Phase Transitions and Renormalization Group

Abstract

This book provides an elementary introduction to the notions of continuum limit and universality in statistical systems with a large number of degrees of freedom. The existence of a continuum limit requires the appearance of correlations at large distance, a situation that is encountered in second order phase transitions, near the critical temperature. In this context, the book emphasizes the role of gaussian distributions and their relations with the mean field approximation and Landau′s theory of critical phenomena. The book shows that quasi-gaussian or mean-field approximations cannot describe correctly phase transitions in three space dimensions. The book assigns this difficulty to the coupling of very different physical length scales, even though the systems we will consider have only local, that is, short range, interactions. To analyze the unusual situation, a new concept is required: the renormalization group, whose fixed points allow understanding the universality of physical properties at large distance, beyond mean-field theory. In the continuum limit, critical phenomena can be described by quantum field theories.

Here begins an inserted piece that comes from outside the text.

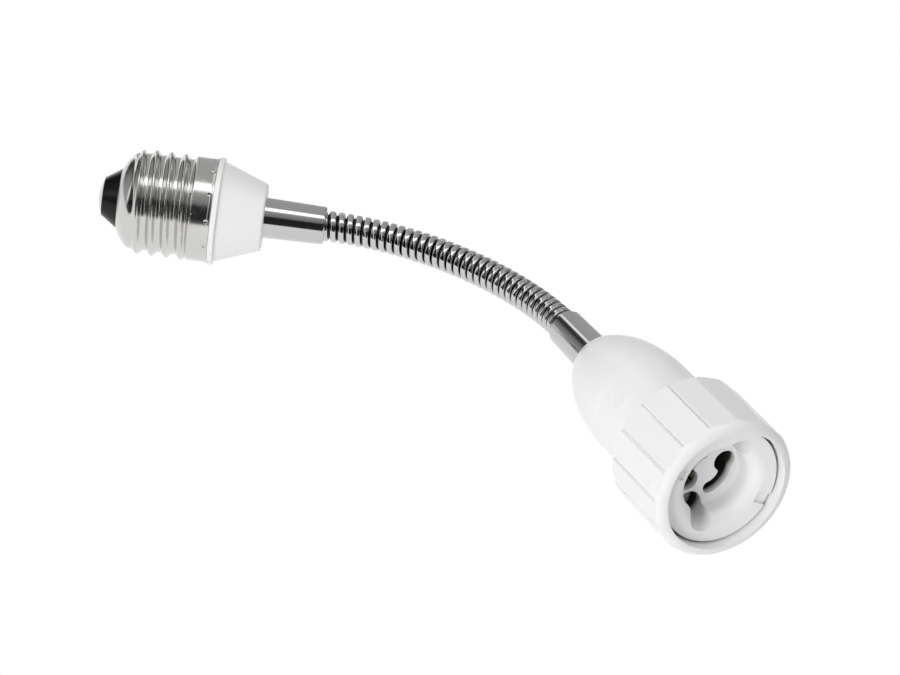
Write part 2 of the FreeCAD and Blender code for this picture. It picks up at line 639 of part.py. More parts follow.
def leaf_frame():
    # Where a contact's strip starts and which way it runs, seen from the front.
    start = polar(PIN_CIRCLE_R, KEYHOLE_ANGLE - KEYHOLE_SWEEP)
    towards = polar(PIN_CIRCLE_R, KEYHOLE_ANGLE - KEYHOLE_SWEEP + 45)
    direction = (towards - start).normalize()
    return start, direction


def rivet_place():
    start, direction = leaf_frame()
    return start + direction * RIVET_AT


def lamp_contact():
    # Bent spring strip: a leaf under the slot's end, a foot riveted to the back plate.
    start, direction = leaf_frame()
    low = PLATE_FRONT + STACK_GAP
    high = low + LEAF_LIFT
    t = LEAF_THICKNESS
    points = [
        (LEAF_TIP, high), (LEAF_END, high), (LEAF_FOOT_START, low), (LEAF_FOOT_END, low),
        (LEAF_FOOT_END, low + t), (LEAF_FOOT_START + 0.2, low + t), (LEAF_END + 0.2, high + t),
        (LEAF_TIP, high + t)]
    side = V(-direction.y, direction.x, 0)
    origin = start - side * (LEAF_WIDTH / 2)
    corners = [origin + direction * x + V(0, 0, z) for x, z in points]
    strip = Part.Face(Part.makePolygon(corners + [corners[0]])).extrude(side * LEAF_WIDTH)
    at = rivet_place()
    return strip.cut(rod(RIVET_R + THREAD_GAP, low - 1, low + 1, at.x, at.y))


def contact_rivet():
    at = rivet_place()
    top = PLATE_FRONT + 2 * STACK_GAP + LEAF_THICKNESS
    bottom = PLATE_BACK - STACK_GAP
    shank = rod(RIVET_R, bottom, top, at.x, at.y)
    front = rod(RIVET_HEAD_R, top, top + RIVET_HEAD_HEIGHT, at.x, at.y)
    back = rod(RIVET_HEAD_R, bottom - RIVET_HEAD_HEIGHT, bottom, at.x, at.y)
    return shank.fuse([front, back]).removeSplitter()


def back_plate():
    plate = rod(PLATE_R, PLATE_BACK, PLATE_FRONT)
    at = rivet_place()
    holes = pair(rod_at(BOSS_R + BOSS_GAP, PLATE_BACK - 1, PLATE_FRONT + 1, SCREW_CIRCLE_R, SCREW_ANGLE))
    holes.append(rod(PLATE_SCREW_R + SCREW_GAP, PLATE_BACK - 1, PLATE_FRONT + 1))
    holes += pair(rod(RIVET_R + THREAD_GAP, PLATE_BACK - 1, PLATE_FRONT + 1, at.x, at.y))
    return plate.cut(holes)


def back_plate_screw():
    under = PLATE_BACK - STACK_GAP
    shank = rod(PLATE_SCREW_R, under, INSERT_BACK + PLATE_SCREW_LENGTH - HOLE_END_GAP)
    head = rod(PLATE_SCREW_HEAD_R, under - PLATE_SCREW_HEAD_HEIGHT, under)
    return shank.fuse(head).removeSplitter()


# Where the pieces go

def hose_path():
    # Place of each joint, and the hose's heading before and after it as an angle from X.
    def bend(i):
        t = i / (JOINT_COUNT - 1)
        middle_part = 4 * t * (1 - t)
        ends = BEND_AT_BASE * (1 - t) + BEND_AT_SOCKET * t
        straight_middle = (BEND_AT_BASE + BEND_AT_SOCKET) / 2
        return ends + (BEND_IN_MIDDLE - straight_middle) * middle_part
    total = sum(bend(i) for i in range(JOINT_COUNT))
    turns = [HOSE_TURN * bend(i) / total for i in range(JOINT_COUNT)]
    heading = HOSE_TURN - 90
    place = polar(FIRST_JOINT_Z, heading)
    path = []
    for turn in turns:
        path.append((place, heading, heading - turn))
        heading -= turn
        place = place + polar(LINK_LENGTH, heading)
    return path


def frame(origin, x_axis, z_axis):
    y = z_axis.cross(x_axis)
    return FreeCAD.Placement(FreeCAD.Matrix(
        x_axis.x, y.x, z_axis.x, origin.x, x_axis.y, y.y, z_axis.y, origin.y,
        x_axis.z, y.z, z_axis.z, origin.z, 0, 0, 0, 1))


PATH = hose_path()
UP = V(0, 0, 1)
BASE_FRAME = frame(V(0, 0, 0), UP, polar(1, HOSE_TURN - 90))
SOCKET_FRAME = frame(PATH[-1][0] + V(0, LAST_JOINT_Z, 0), V(1, 0, 0), V(0, -1, 0))


def wire_points(side):
    # Corners of one wire from the base to the socket, each with the radius of its bend.
    across = side * WIRE_OFFSET
    if side > 0:
        start, corner, bend_r = V(0, 0, TIP_WIRE_Z), V(0, 0, LIVE_CORNER_Z), LIVE_CORNER_R
    else:
        start, corner = V(NEUTRAL_END_X, 0, NEUTRAL_END_Z), V(NEUTRAL_END_X, 0, NEUTRAL_CORNER_Z)
        bend_r = NEUTRAL_CORNER_R
    inner = [(start, 0), (corner, bend_r), (V(across, 0, STEM_ENTRY_Z), bend_r)]
    points = [(BASE_FRAME.multVec(p), r) for p, r in inner]
    for place, before, after in PATH:
        half_turn = radians(before - after) / 2
        points.append((place + UP * across, JOINT_RUN / tan(half_turn)))
    rivet = rivet_place() * -side
    tail = [(V(0, across, SOCKET_CORNER_Z), LIVE_CORNER_R),
            (V(rivet.x, rivet.y, RIVET_CORNER_Z), LIVE_CORNER_R),
            (V(rivet.x, rivet.y, RIVET_WIRE_Z), 0)]
    return points + [(SOCKET_FRAME.multVec(p), r) for p, r in tail]


def lead_wire(side):
    # Round wire along its corners, with an arc at each.
    points = wire_points(side)
    edges = []
    at = points[0][0]
    for i in range(1, len(points) - 1):
        corner, radius = points[i]
        into = (corner - points[i - 1][0]).normalize()
        out = (points[i + 1][0] - corner).normalize()
        half = into.getAngle(out) / 2
        cut = radius * tan(half)
        start = corner - into * cut
        end = corner + out * cut
        inward = (out - into).normalize()
        middle = corner + inward * (radius / cos(half) - radius)
        edges.append(Part.makeLine(at, start))
        edges.append(Part.Arc(start, middle, end).toShape())
        at = end
    edges.append(Part.makeLine(at, points[-1][0]))
    path = Part.Wire(edges)
    along = (points[1][0] - points[0][0]).normalize()
    ring = Part.Wire([Part.makeCircle(WIRE_R, points[0][0], along)])
    return path.makePipeShell([ring], True, True)


def moved(shape, *placements):
    out = shape.Solids[0] if len(shape.Solids) == 1 else shape
    for placement in placements:
        out = out.transformed(placement.toMatrix(), True)
    return out


def build():
    inside = threaded_core(SHELL_WALL, 1.0)
    to_base_ferrule = FreeCAD.Placement(V(0, 0, COLLAR_LENGTH), FreeCAD.Rotation())
    to_socket_ferrule = FreeCAD.Placement(V(0, 0, HOUSING_REAR), FreeCAD.Rotation(V(1, 0, 0), 180))
    at = rivet_place()
    parts = {
        "screw_shell": moved(screw_shell(inside), BASE_FRAME),
        "tip_insulator": moved(tip_insulator(), BASE_FRAME),
        "tip_contact": moved(tip_contact(), BASE_FRAME),
        "base_collar": moved(base_collar(), BASE_FRAME),
        "base_ferrule": moved(ferrule(), to_base_ferrule, BASE_FRAME),
        "base_washer": moved(stem_washer(), to_base_ferrule, BASE_FRAME),
        "base_nut": moved(stem_nut(), to_base_ferrule, BASE_FRAME),
        "hose_base_end": moved(hose_base_end(), BASE_FRAME),
        "hose_socket_end": moved(hose_socket_end(), SOCKET_FRAME),
        "socket_ferrule": moved(ferrule(), to_socket_ferrule, SOCKET_FRAME),
        "socket_washer": moved(stem_washer(), to_socket_ferrule, SOCKET_FRAME),
        "socket_nut": moved(stem_nut(), to_socket_ferrule, SOCKET_FRAME),
        "housing": moved(housing(), SOCKET_FRAME),
        "grip_ring": moved(grip_ring(), SOCKET_FRAME),
        "socket_insert": moved(socket_insert(), SOCKET_FRAME),
        "back_plate": moved(back_plate(), SOCKET_FRAME),
        "back_plate_screw": moved(back_plate_screw(), SOCKET_FRAME),
        "live_wire": lead_wire(1),
        "neutral_wire": lead_wire(-1),
        "neutral_shell_solder": moved(shell_solder(inside), BASE_FRAME),
        "live_tip_solder": moved(solder(TIP_WIRE_Z - SOLDER_LENGTH, TIP_WIRE_Z), BASE_FRAME),
    }
    tail = solder(0, SOLDER_LENGTH)
    tail.rotate(V(0, 0, 0), V(1, 0, 0), 180)
    tail.translate(V(at.x, at.y, RIVET_TAIL_Z - STACK_GAP))
    sides = ("neutral", "live")
    for name, a, b, c, d in zip(
            sides, pair(lamp_contact()), pair(contact_rivet()), pair(tail), pair(insert_screw())):
        parts["contact_" + name] = moved(a, SOCKET_FRAME)
        parts["rivet_" + name] = moved(b, SOCKET_FRAME)
        parts["socket_solder_" + name] = moved(c, SOCKET_FRAME)
        parts["insert_screw_" + ("upper" if name == "neutral" else "lower")] = moved(d, SOCKET_FRAME)
    link = hose_link()
    for i in range(LINK_COUNT):
        place, before, after = PATH[i]
        parts["hose_link_%02d" % (i + 1)] = moved(link, frame(place, UP, polar(1, after)))
    return parts


def main():
    os.makedirs("parts", exist_ok=True)
    for name, shape in sorted(build().items()):
        shape.exportStep("parts/" + name + ".step")
        print(name, shape.ShapeType, len(shape.Solids), shape.isValid(), round(shape.Volume, 2))


main()
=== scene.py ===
import json
from math import atan2, cos, pi, sin, tan

import bpy
from mathutils import Matrix, Vector

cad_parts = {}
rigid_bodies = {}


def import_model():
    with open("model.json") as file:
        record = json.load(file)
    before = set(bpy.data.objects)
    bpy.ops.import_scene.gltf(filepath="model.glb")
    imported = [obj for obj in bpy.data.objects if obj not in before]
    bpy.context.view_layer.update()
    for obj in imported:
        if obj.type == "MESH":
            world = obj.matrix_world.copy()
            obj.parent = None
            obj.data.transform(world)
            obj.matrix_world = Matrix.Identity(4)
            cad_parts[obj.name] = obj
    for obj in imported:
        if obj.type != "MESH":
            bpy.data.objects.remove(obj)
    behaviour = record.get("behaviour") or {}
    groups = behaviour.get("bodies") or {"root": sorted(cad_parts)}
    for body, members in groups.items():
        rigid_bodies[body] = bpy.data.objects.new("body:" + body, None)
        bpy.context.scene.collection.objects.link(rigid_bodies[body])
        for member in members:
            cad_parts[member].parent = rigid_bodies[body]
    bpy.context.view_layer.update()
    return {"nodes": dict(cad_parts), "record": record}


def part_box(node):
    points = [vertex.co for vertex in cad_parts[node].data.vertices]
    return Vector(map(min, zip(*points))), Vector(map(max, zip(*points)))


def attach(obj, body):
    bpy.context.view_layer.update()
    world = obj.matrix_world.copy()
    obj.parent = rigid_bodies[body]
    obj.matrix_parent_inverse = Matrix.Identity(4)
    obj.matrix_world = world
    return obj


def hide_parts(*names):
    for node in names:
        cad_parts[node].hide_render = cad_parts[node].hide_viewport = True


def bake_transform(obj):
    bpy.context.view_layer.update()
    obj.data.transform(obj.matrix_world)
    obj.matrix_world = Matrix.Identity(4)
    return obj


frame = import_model()
nodes = frame["nodes"]
record = frame["record"]
MM = 0.001

# Blender's starting objects
for start_name in ("Cube", "Light", "Camera"):
    if start_name in bpy.data.objects:
        bpy.data.objects.remove(bpy.data.objects[start_name])

# Camera of the photo. It sees the base's axis and the frame's Z along these directions, given as
# right, up and back in the picture, and has the frame's origin at this place, in metres.
PHOTO_WIDTH = 900
FOCAL_PX = 4842.7
SENSOR_MM = 36.0
AXIS_BASE = Vector((0.99109, -0.13321, -0.00065))
AXIS_UP = Vector((0.11663, 0.86539, 0.48734))
CAMERA_TO_ORIGIN = Vector((-0.0585874, 0.0314050, -1.2))
CLIP_NEAR = 0.05
CLIP_FAR = 20.0

# Hose skin, in millimetres: one strip wound right-handed, two turns to a link
RIDGE_PITCH = 2.177
TURNS_PER_LINK = 2
END_TURNS = 3
ROWS_PER_TURN = 24
COLUMNS = 48
SKIN_INNER_R = 2.72
# Degrees round the hose, from its top, at which the groove's middle crosses a pivot
GROOVE_FACING = 52.0
# Rows on each side of the groove's middle that are painted dark as shade, and rows left out where pieces
# part
SHADED_GROOVE_ROWS = 3
END_ROWS = 2
# Section of the strip: share of a turn from the groove's middle, and the radius there
STRIP_SECTION = (
    (0.00, 2.92), (0.10, 2.92), (0.12, 3.30), (0.15, 3.58), (0.20, 3.74), (0.27, 3.81), (0.38, 3.84),
    (0.50, 3.85))
# Ball painted dark as shade inside the hose at every other pivot, where pieces of the skin part
BALL_R = 2.68
BALL_WALL = 0.12
BALL_REACH = 1.4
BALL_STEPS = 4

# Wires, in millimetres, in the frames that the CAD uses for the base and for the socket
WIRE_R = 0.95
WIRE_OFFSET = 1.05
WIRE_SIDES = 14
WIRE_END_GAP = 0.16
HINGE_STEPS = 20
END_STEPS = 4
ARC_STEPS = 8
WIRE_BEND_R = 8.0
TIP_WIRE_Z = -18.86
TIP_BEND_Z = -10.0
NEUTRAL_START = (-10.5, -12.0)
NEUTRAL_BEND_Z = -7.5
NEUTRAL_BEND_R = 3.5
FERRULE_BEND_Z = 3.0
SOCKET_BEND_Z = (-46.0, -27.0)
RIVET_POINT = (4.888, -1.898)
RIVET_WIRE_Z = -18.89

# Surfaces: noise scales are per metre, bump depths in metres
WHITE = (0.90, 0.90, 0.895)
WHITE_ROUGHNESS = 0.32
NOISE_RANGE = (0.3, 0.7)
GLOSS_SCALE = 60.0
GLOSS_SPREAD = (0.85, 1.15)
GRAIN_SCALE = 2500.0
GRAIN_STRENGTH = 0.06
GRAIN_DEPTH = 0.0002
POLISH_SCALE = 400.0
POLISH_SPREAD = (0.7, 1.4)
POLISH_STRENGTH = 0.1
POLISH_DEPTH = 0.00001
# Painted shade inside the insert, behind the cup's floor, where little light gets in: depths in
# millimetres
INSIDE_START = 7.8
INSIDE_FULL = 9.4
INSIDE_SHADE_COLOR = (0.05, 0.05, 0.05)

# Studio, in metres. The part hangs on its screw base, so the floor lies below all that its hose
# can reach.
STUDIO_MIDDLE = Vector((0.055, -0.06, 0))
FLOOR_SIZE = 1.5
FLOOR_Z = -0.19
FLOOR_GREY = 0.85
FLOOR_SHADE = 0.12
FLOOR_GLOW = 0.93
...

In this framework, the renormalization group is directly related to the renormalization process; that is, the necessity to cancel the infinities that arise in straightforward formulations of the theory. The book discusses the renormalization group in the context of various relevant field theories. This leads to proofs of universality and to efficient tools for calculating universal quantities in a perturbative framework. Finally, the book constructs a general functional renormalization group, which can be used when perturbative methods are inadequate.